Our results should be interpreted cautiously in light of several limitations of our study design. First, we analyzed 5,240 SNPs, a number that is much smaller than contemporary high density GWA studies and insufficient to cover most gene regions. Many genes influencing risk to substance dependence traits were probably not detected because the SNP array panel in our study included SNPs from fewer than 10 percent of all known genes. Second, the FBAT approach is one of the most conservative methods for genetic association analysis and is less powerful than methods used in population-based designs due in part to families that are uninformative for the transmission component of the association test (Van Steen et al, 2005
).
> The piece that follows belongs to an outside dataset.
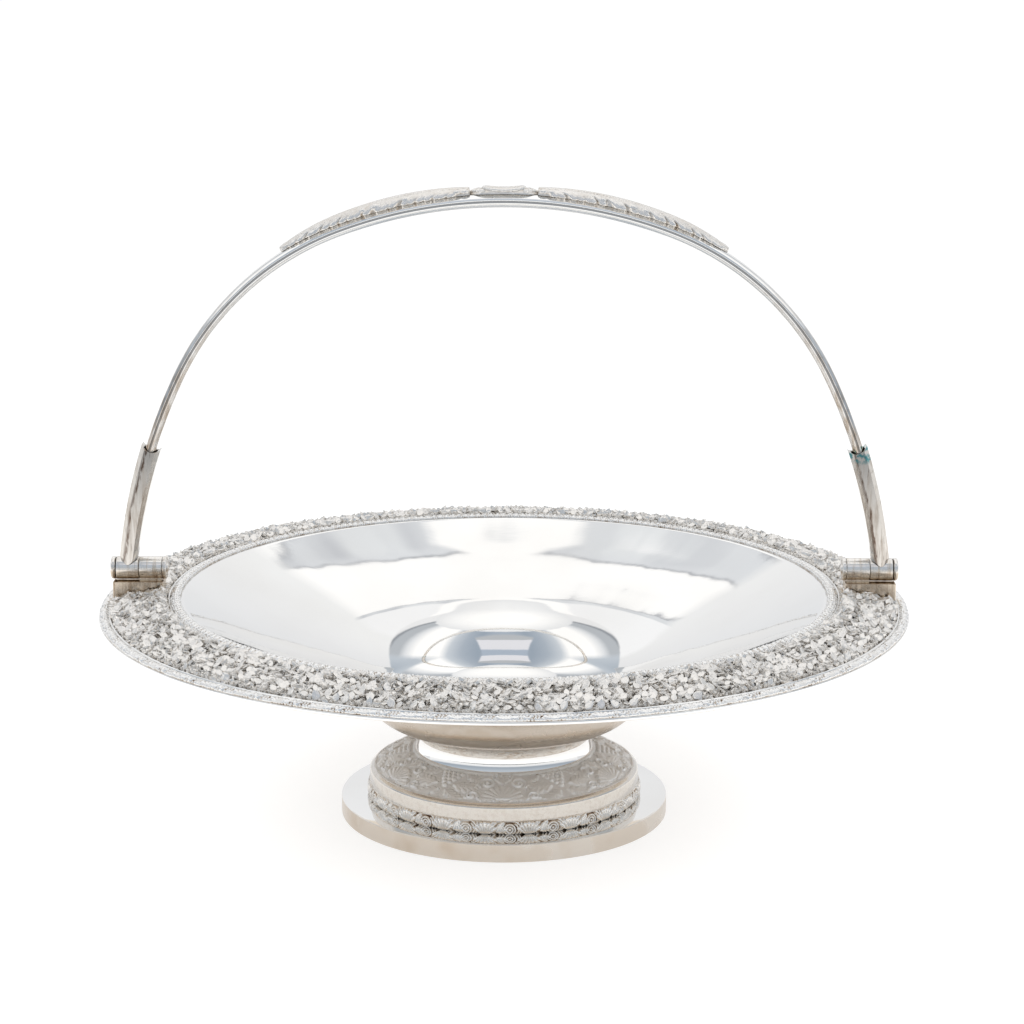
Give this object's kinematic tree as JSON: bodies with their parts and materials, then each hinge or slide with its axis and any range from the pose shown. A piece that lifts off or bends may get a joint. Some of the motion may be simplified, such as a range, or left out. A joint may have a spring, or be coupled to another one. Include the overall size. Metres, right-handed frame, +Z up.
{
  "type": "swing-handle silver basket",
  "caption": "Round footed cake basket in silver: a shallow bowl with a wide floral rim on a pedestal foot, and an arched carrying handle that swings on knuckle hinges.",
  "frame": {"origin": "centre of the plane that the foot stands on", "axes": "+Z up through the middle of the bowl; the handle's hinge axis runs along X, so the handle swings towards +Y and -Y"},
  "size_m": [0.3, 0.3, 0.2366],
  "materials": {
    "polished_silver": "mirror polished",
    "satin_silver": "worn polish with light tarnish",
    "cast_silver": "cast and chased relief, dark in its recesses"
  },
  "bodies": {
    "basket": {"base_plinth": "satin_silver", "foot_border": "cast_silver", "foot_dome": "polished_silver", "foot_neck": "polished_silver", "bowl": "polished_silver", "rim_flange": "polished_silver", "rim_inner_border": "cast_silver", "rim_inner_wire": "polished_silver", "rim_floral_band": "cast_silver", "rim_outer_wire": "polished_silver", "rim_outer_border": "cast_silver", "hinge_bracket_right": "satin_silver", "hinge_bracket_left": "satin_silver", "hinge_pin_right": "satin_silver", "hinge_pin_left": "satin_silver", "hinge_washer_right": "satin_silver", "hinge_washer_left": "satin_silver"},
    "handle": {"handle_strap": "polished_silver", "handle_cartouche": "cast_silver", "handle_spray_right": "cast_silver", "handle_spray_left": "cast_silver", "handle_arm_right": "satin_silver", "handle_arm_left": "satin_silver", "handle_knuckle_right": "satin_silver", "handle_knuckle_left": "satin_silver"}
  },
  "joints": [
    {"name": "handle_swing", "type": "hinge", "parent": "basket", "child": "handle", "pos_m": [0, 0, 0.09352], "axis": [1, 0, 0], "range_deg": [-90, 90]}
  ]
}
Third, none of the results in our study would be considered significant after adjustment for multiple comparisons using a Bonferroni correction (threshold p = 0.05/5240 = 0.00001). However, since all of the results proposed for follow-up required evidence for association in each data set, this correction is probably overly conservative. Moreover, given our requirement that a result attain a p-value of 0.05 in both population samples to be considered significant, the expected number of findings for a trait surpassing this threshold would be six (i.e., (0.05)2
* 5240 * 0.5) assuming a one-tailed test. Seven or more significant results were obtained with CD, OD and CIP. Finally, our selection criteria ignored potential true associations that are evident in only one population. Population-specific associations may account for lack of correspondence in the same dataset of the association signals reported here with linkage peaks for these traits, each of which was found in only one population (Gelernter et al. 2005
; Gelernter et al. 2006a
; Gelernter et al. 2007
). Given that the purpose of this study was hypothesis generation rather than hypothesis testing, the latter two concerns would be lessened by follow-up studies involving more detailed analysis of candidate genes and testing in additional populations.
In summary, our GWA study identified several novel candidate genes for six substance dependence traits in sets of families from two distinct populations. This illustrates the merits of a GWA approach using distinct population samples in the discovery (i.e., hypothesis generating) stage. The results of this approach will encourage future investigations of the identified associations using this and other datasets.